Elk Chili Serves 4-6

3 Tbsp bacon fat
1 ½ lbs elk (ground or stew meat)
1 large white onion, cut into eight wedges
1 jalapeno, halved and seeded
4 tomatoes, cut into six wedges each
1 Tbsp garlic powder
½ Tbsp cumin
1 ½ Tbsp fresh minced sage
2 dried chilis (guajillo or pasilla)
1 dried arbol chili
4 cups beef stock
1 cup amber ale
1 can (15.5 oz) garbanzo beans
¼ cup achiote paste

1. Toss onion, tomato and jalapeno in olive oil and roast at 400 degrees for 15-20 minutes or until a mild char develops. When the vegetables are done, let them cool and rough chop them.
2. Stem and seed the dried chilis using shears. Place the chilis in a single layer on a baking sheet and add them to the oven for 3-5 minutes. The chilis should be hot and fragrant when removed. After removing from the oven, grind them into a powder with a food processor or coffee grinder to make chili powder.
3. Heat bacon fat in a medium-sized pot and brown the elk, adding the garlic, cumin, sage, chili powder and achiote paste. Season with salt and pepper to taste.
4. Deglaze the pan with amber ale, making sure to stir and scrape the bottom of the pan. Add your roasted vegetables, beans and stock to the pot. Simmer for 30 minutes covered on medium-low heat. Continue to simmer another 15 minutes uncovered to reduce.
5. Serve with your favorite toppings and bread.

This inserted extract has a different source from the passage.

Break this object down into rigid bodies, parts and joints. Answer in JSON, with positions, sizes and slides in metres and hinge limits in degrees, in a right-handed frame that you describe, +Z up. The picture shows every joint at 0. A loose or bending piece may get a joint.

Tim and Dana Phillips took ownership of Hop’s Downtown Grill in October 2017 with the goal of bringing their passion of family, friends and community to their new business. Hop’s continues to be a community destination that people seek out for creative, high-quality, locally sourced food. The Phillipses are passionate and proud to work with local purveyors to support the community they love, and are happy to share some of their favorite recipes with you. With hunting season right around the corner, hopefully everyone will have a freezer full of elk. If you are not a fan of game, these recipes still work great with your favorite cuts of meat.